EXERCISE INSTRUCTIONS: Return the line containing "Recreate this object", the line containing "Z = V(0, 0, 1)", and every line between them, exactly as they stand. Output nothing else.

DATA PROVIDED:
________________________________________

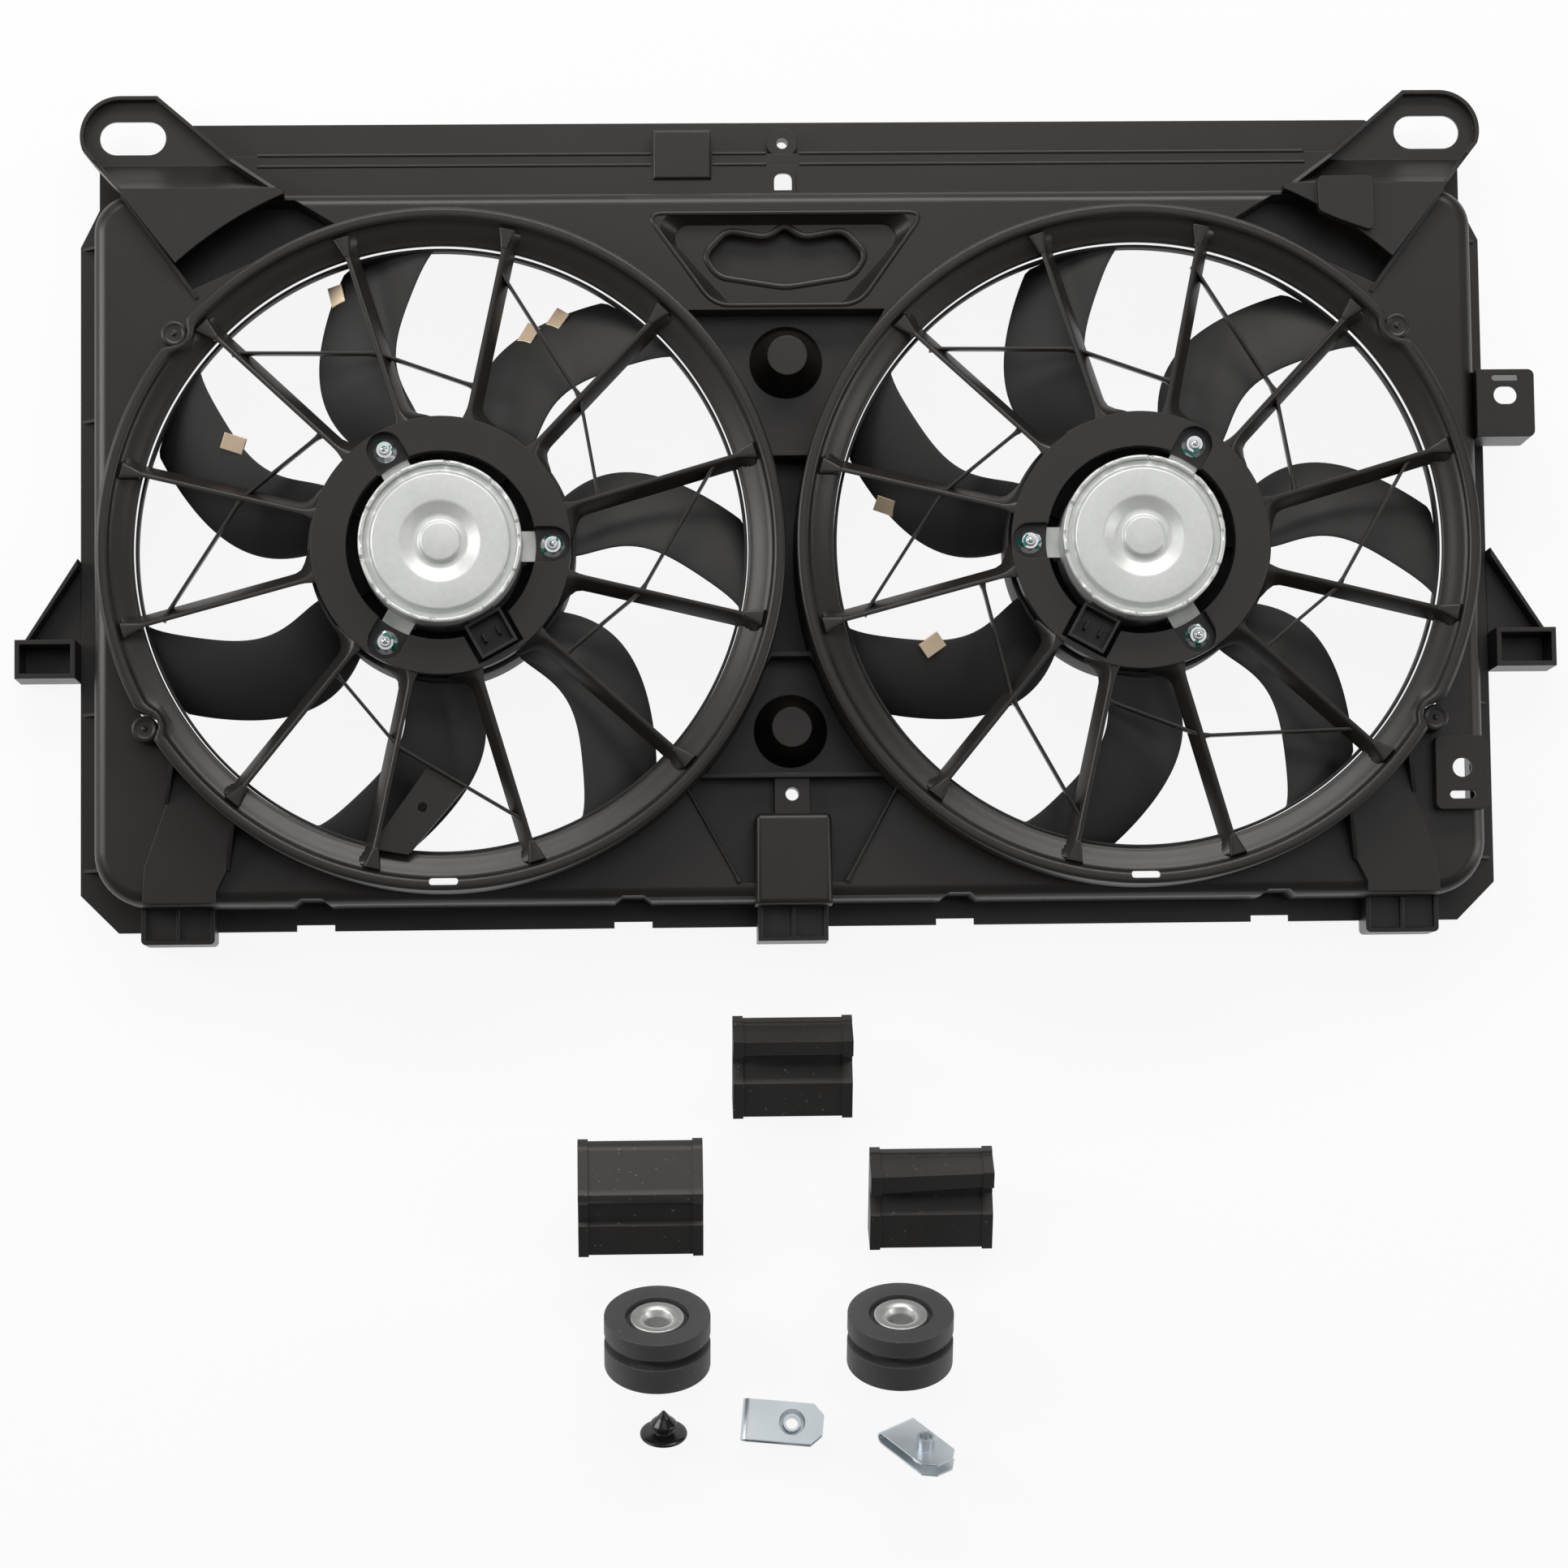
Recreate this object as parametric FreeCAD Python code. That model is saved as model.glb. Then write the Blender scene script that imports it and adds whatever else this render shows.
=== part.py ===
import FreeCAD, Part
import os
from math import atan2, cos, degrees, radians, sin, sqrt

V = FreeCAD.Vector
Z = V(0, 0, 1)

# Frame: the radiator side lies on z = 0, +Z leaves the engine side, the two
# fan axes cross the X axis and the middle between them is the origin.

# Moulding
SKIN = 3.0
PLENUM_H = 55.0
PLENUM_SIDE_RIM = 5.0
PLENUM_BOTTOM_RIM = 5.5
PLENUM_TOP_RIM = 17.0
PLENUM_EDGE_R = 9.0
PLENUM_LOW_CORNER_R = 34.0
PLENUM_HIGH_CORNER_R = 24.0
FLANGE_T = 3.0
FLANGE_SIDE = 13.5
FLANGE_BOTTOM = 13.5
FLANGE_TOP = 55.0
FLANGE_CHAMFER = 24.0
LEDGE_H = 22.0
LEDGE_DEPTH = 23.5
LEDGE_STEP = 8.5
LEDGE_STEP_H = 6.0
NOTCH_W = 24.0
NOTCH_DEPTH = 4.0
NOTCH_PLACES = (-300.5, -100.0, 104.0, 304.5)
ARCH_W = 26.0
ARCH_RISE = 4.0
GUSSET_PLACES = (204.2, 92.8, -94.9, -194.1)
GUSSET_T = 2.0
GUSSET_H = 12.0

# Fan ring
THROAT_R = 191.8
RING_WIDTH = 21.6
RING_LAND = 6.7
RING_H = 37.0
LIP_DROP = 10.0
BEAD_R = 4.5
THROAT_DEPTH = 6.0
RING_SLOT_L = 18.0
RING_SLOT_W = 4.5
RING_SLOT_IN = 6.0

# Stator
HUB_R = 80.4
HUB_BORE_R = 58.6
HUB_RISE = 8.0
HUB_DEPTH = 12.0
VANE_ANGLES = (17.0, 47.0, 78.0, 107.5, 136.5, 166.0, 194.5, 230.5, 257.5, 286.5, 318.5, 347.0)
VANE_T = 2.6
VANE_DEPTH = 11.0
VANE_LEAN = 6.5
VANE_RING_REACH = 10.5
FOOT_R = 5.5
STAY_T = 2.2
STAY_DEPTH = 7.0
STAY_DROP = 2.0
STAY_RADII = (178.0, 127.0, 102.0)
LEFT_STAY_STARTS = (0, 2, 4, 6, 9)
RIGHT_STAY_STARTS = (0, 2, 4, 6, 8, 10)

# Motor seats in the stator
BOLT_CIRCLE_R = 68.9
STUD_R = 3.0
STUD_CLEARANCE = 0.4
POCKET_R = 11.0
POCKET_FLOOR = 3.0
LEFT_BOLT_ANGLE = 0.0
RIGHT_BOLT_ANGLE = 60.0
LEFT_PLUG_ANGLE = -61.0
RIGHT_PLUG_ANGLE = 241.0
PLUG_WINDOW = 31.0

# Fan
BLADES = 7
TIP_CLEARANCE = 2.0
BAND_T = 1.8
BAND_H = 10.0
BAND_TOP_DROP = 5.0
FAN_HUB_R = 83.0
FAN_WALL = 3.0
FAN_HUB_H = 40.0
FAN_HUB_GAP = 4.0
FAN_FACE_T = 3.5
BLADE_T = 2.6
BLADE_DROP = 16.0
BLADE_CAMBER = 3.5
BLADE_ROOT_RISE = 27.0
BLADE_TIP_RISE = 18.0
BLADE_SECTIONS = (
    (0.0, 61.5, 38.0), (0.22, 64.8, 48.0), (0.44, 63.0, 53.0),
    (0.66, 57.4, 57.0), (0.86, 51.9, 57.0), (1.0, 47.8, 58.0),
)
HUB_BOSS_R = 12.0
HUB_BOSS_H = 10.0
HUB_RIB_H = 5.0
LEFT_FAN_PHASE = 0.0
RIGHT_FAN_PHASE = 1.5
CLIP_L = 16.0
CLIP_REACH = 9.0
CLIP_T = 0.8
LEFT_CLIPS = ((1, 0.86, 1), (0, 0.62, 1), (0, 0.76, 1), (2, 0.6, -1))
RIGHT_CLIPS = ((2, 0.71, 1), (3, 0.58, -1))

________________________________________

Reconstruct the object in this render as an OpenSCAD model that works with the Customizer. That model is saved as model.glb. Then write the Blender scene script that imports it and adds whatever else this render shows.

________________________________________

FULL ANSWER:
Recreate this object as parametric FreeCAD Python code. That model is saved as model.glb. Then write the Blender scene script that imports it and adds whatever else this render shows.
=== part.py ===
import FreeCAD, Part
import os
from math import atan2, cos, degrees, radians, sin, sqrt

V = FreeCAD.Vector
Z = V(0, 0, 1)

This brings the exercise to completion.